# start of SUPPLIED MATERIAL
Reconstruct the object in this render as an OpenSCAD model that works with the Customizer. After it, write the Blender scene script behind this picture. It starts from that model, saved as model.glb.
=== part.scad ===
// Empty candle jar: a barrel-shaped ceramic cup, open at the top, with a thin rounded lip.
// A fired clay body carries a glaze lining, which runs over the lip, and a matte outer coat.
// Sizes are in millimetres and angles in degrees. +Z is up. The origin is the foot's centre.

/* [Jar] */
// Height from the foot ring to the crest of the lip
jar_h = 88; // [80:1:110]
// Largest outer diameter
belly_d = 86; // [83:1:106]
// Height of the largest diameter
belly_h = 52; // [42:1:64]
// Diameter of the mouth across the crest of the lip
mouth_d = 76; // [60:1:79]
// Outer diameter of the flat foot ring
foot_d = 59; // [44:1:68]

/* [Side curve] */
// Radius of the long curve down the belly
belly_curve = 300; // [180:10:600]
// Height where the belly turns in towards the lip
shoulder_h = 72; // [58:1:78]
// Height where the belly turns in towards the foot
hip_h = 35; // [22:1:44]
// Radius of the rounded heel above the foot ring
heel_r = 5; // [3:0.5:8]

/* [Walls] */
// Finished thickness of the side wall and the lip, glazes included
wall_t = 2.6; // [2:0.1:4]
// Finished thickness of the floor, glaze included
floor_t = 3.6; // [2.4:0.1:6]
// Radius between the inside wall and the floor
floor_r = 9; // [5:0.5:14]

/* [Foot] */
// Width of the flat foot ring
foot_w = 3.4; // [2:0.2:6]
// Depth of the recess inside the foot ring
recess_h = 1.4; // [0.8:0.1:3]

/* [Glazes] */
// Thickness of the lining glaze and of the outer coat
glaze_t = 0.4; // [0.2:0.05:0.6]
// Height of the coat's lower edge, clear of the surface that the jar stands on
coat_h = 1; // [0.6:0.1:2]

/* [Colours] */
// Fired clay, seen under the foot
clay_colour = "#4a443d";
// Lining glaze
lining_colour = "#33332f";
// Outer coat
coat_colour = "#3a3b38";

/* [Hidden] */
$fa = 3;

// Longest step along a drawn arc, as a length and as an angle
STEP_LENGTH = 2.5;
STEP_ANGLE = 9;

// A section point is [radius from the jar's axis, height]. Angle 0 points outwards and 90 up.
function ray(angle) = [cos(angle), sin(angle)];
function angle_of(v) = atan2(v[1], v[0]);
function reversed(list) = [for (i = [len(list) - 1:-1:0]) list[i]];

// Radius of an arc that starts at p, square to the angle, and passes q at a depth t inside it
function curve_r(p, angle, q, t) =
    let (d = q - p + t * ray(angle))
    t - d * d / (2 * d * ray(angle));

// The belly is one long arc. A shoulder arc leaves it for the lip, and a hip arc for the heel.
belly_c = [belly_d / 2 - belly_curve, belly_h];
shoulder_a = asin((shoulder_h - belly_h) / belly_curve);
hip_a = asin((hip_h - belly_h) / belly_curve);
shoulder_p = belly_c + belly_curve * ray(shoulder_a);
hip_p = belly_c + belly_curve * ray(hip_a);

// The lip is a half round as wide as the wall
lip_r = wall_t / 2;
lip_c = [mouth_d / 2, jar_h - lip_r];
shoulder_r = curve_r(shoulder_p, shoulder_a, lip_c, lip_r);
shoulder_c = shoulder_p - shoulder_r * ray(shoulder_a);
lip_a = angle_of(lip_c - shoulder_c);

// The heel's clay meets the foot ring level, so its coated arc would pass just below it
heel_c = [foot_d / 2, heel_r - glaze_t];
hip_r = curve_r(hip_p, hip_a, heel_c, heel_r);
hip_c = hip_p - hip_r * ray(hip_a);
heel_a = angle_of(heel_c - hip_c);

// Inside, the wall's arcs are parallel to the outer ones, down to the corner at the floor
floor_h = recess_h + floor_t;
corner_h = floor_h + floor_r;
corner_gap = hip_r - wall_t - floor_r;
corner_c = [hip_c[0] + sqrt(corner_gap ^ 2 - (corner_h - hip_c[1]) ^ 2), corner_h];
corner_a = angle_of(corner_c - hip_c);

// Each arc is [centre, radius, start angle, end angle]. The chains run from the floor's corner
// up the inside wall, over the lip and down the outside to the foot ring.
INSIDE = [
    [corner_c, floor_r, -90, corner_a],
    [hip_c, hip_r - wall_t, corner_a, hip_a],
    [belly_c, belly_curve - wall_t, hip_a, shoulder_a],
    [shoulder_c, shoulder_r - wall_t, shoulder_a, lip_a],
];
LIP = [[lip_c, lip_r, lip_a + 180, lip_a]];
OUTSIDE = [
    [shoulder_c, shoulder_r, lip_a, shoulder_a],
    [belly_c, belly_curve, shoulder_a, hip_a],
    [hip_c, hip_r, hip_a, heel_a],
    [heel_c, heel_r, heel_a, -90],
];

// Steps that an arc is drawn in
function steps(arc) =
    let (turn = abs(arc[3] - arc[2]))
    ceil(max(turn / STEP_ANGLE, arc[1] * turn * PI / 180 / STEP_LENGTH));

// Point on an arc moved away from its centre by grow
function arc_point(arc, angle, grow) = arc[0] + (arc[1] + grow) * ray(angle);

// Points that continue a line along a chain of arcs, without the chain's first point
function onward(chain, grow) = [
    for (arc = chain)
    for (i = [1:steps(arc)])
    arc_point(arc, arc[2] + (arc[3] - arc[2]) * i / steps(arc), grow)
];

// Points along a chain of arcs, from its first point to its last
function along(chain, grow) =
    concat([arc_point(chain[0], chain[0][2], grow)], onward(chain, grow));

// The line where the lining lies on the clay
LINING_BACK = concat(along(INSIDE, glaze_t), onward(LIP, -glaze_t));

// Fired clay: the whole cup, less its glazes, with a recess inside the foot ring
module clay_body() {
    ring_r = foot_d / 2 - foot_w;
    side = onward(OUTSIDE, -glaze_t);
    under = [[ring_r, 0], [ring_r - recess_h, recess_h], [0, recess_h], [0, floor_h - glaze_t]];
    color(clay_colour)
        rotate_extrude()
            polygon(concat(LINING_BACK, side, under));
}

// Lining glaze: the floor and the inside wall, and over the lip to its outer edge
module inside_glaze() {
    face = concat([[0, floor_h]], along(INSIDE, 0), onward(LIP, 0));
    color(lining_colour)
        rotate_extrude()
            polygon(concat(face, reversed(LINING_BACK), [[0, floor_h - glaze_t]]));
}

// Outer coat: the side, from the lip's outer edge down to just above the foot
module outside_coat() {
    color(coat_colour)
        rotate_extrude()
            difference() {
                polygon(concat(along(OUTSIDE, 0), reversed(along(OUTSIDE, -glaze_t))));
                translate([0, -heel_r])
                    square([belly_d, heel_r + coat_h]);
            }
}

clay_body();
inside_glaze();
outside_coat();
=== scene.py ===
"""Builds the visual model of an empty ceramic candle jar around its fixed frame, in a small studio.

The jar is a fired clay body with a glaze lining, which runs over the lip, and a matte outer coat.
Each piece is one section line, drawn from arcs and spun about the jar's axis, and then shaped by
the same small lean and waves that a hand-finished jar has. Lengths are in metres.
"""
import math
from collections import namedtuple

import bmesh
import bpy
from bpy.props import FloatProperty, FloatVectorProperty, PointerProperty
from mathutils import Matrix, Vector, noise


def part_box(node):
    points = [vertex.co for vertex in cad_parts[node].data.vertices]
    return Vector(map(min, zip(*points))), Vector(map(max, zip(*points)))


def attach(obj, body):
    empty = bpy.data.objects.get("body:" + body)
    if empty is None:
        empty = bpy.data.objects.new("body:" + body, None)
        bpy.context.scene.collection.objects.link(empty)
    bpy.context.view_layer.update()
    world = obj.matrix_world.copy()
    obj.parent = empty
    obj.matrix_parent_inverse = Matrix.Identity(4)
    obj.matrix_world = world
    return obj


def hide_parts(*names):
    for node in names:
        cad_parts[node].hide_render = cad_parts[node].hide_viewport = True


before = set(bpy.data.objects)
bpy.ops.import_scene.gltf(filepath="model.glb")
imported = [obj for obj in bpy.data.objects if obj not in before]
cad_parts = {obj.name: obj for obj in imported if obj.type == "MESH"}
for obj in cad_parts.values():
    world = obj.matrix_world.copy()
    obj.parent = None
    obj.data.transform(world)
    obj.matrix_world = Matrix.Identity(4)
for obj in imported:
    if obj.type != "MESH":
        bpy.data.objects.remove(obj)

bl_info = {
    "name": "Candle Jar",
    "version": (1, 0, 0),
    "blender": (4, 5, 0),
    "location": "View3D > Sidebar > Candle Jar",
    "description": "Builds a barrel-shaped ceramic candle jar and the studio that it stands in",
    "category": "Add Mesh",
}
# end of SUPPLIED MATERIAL
(DIRECTIVE) Write out, from the lines above, only those from the line with "its outer edge" to the line with "cad_parts[node].hide_render = cad_parts[node].hide_viewport", exactly as given, including the first and the last.

(SOLUTION BELOW)
// Lining glaze: the floor and the inside wall, and over the lip to its outer edge
module inside_glaze() {
    face = concat([[0, floor_h]], along(INSIDE, 0), onward(LIP, 0));
    color(lining_colour)
        rotate_extrude()
            polygon(concat(face, reversed(LINING_BACK), [[0, floor_h - glaze_t]]));
}

// Outer coat: the side, from the lip's outer edge down to just above the foot
module outside_coat() {
    color(coat_colour)
        rotate_extrude()
            difference() {
                polygon(concat(along(OUTSIDE, 0), reversed(along(OUTSIDE, -glaze_t))));
                translate([0, -heel_r])
                    square([belly_d, heel_r + coat_h]);
            }
}

clay_body();
inside_glaze();
outside_coat();
=== scene.py ===
"""Builds the visual model of an empty ceramic candle jar around its fixed frame, in a small studio.

The jar is a fired clay body with a glaze lining, which runs over the lip, and a matte outer coat.
Each piece is one section line, drawn from arcs and spun about the jar's axis, and then shaped by
the same small lean and waves that a hand-finished jar has. Lengths are in metres.
"""
import math
from collections import namedtuple

import bmesh
import bpy
from bpy.props import FloatProperty, FloatVectorProperty, PointerProperty
from mathutils import Matrix, Vector, noise


def part_box(node):
    points = [vertex.co for vertex in cad_parts[node].data.vertices]
    return Vector(map(min, zip(*points))), Vector(map(max, zip(*points)))


def attach(obj, body):
    empty = bpy.data.objects.get("body:" + body)
    if empty is None:
        empty = bpy.data.objects.new("body:" + body, None)
        bpy.context.scene.collection.objects.link(empty)
    bpy.context.view_layer.update()
    world = obj.matrix_world.copy()
    obj.parent = empty
    obj.matrix_parent_inverse = Matrix.Identity(4)
    obj.matrix_world = world
    return obj


def hide_parts(*names):
    for node in names:
        cad_parts[node].hide_render = cad_parts[node].hide_viewport = True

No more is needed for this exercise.